No entanto, a questão da seca recorrente no Sul faz-nos temer que esteja em curso algo mais grave do que a normal sucessão de períodos climatéricos. O IPCC – Painel Intergovernamental sobre Mudanças Climáticas, uma organização científica criada em 1998 para avaliar a existência e os impactos das alterações climáticas no âmbito das Nações Unidas, divulgou estudos muito preocupantes em relação a África. Esses estudos afirmam que nenhum continente será atingindo tão gravemente pelos impactos das alterações climáticas quanto a África. Dada a sua posição geográfica, o continente encontra-se particularmente vulnerável, devido à sua capacidade de adaptação consideravelmente limitada, exacerbada pela pobreza generalizada. As mudanças climáticas representam uma ameaça particular ao crescimento económico contínuo e à subsistência de populações vulneráveis.
Até 2020, previa-se que entre 75 e 250 milhões de pessoas no continente sofreriam com o aumento da seca devido às alterações climáticas. Nesse mesmo ano de 2020, em alguns países, os rendimentos da agricultura de sequeiro podem ser reduzidos em até 50%. O aquecimento global de 2ºC colocará mais de 50% da população do continente em risco de desnutrição. As projecções estimam que, até 2040, as mudanças climáticas levarão a uma perda anual equivalente a 2%-4% do PIB na região.
É no âmbito deste contexto que João Lourenço deve encontrar as respostas à seca. Não se trata de um problema localizado, mas sim, muito possivelmente, de uma tendência que se está a manifestar de forma perturbante no Sul de Angola.

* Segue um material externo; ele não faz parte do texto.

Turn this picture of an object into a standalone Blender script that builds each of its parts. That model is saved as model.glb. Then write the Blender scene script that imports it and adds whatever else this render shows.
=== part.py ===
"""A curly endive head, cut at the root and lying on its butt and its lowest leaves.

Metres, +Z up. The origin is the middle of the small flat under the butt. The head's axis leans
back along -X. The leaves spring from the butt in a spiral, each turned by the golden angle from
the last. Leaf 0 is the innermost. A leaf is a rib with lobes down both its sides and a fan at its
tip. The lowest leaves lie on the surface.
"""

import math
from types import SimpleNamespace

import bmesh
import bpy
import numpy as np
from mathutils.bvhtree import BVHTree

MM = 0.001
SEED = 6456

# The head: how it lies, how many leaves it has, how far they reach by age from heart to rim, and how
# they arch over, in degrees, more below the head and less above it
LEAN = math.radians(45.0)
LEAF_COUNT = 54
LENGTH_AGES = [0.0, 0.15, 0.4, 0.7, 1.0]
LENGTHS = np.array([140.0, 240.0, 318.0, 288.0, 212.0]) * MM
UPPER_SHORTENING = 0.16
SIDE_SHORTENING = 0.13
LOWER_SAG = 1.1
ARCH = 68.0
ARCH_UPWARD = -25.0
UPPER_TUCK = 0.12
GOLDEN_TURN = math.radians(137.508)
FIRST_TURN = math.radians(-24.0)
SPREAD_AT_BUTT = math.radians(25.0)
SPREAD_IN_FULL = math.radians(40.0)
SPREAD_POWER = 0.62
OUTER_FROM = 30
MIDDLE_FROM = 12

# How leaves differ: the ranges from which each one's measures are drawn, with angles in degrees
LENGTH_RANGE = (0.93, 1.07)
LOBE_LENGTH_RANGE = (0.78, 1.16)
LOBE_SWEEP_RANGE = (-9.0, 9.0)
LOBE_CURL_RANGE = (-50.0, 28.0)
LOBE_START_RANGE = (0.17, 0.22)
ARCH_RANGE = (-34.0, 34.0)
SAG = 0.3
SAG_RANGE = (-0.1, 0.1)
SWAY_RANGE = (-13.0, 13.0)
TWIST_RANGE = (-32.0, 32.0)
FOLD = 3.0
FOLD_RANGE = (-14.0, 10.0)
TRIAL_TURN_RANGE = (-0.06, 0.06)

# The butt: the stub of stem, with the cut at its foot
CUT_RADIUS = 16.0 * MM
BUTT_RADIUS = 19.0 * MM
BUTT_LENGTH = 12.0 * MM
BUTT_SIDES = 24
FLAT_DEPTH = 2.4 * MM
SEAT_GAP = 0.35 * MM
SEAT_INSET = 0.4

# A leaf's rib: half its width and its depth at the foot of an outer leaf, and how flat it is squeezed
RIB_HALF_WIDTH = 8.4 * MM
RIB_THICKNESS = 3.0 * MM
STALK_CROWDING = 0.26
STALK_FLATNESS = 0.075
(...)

Muitos argumentarão que a preocupação com as mudanças climáticas é um tema de países ricos, e que cabe aos países ricos resolver, uma vez que são os principais responsáveis pelo fenómeno. No entanto, a verdade é que os países ricos têm os seus orçamentos demasiado pesados para poderem enfrentar a questão a nível global. É sempre bom lembrar que a revolta dos “coletes amarelos” em França tem na origem um imposto lançado pelo presidente Macron para financiar o combate às alterações climáticas. Isto diz tudo. Sendo os países pobres os mais afectados por essas alterações, não deverão estar à espera de que outros, mesmo sendo responsáveis, ajam.
Estas considerações surgem a propósito daquelas que parecem ser as propostas de João Lourenço para combater a seca: desvio de rios e construção de barragens. Isto é demasiado custoso, e provavelmente não resolve os problemas.
É evidente que, numa situação de emergência, se falta água, deve ser transportada água para onde falta, mas numa estratégia de médio prazo tem de se procurar soluções agrícolas e de desenvolvimento que sejam sustentáveis e consentâneas com as condições climatéricas vigentes.
Israel constitui um bom exemplo de combate à seca com sucesso. Em 2005, o país estava quase sem água, com as fontes hídricas doces esgotadas. Lançou-se então um plano que assentou no reaproveitamento de águas residuais e na dessalinização das águas do mar. E hoje Israel é auto-suficiente, mesmo durante as secas. Angola pode estudar o que Israel fez, e adaptar ao seu próprio contexto e às suas necessidades específicas.
O salto do desenvolvimento em Angola não pode assentar na repetição de antigos modelos, mas sim numa actualização de acordo com as circunstâncias actuais. Este é o tempo das energias renováveis, das soluções small is beautiful (“pequeno é bonito”), da reciclagem dos recursos naturais e do combate às alterações climáticas. Angola pode perfeitamente estar na vanguarda destes movimentos e dar o salto qualitativo, transformando a seca no Sul do país numa oportunidade de futuro.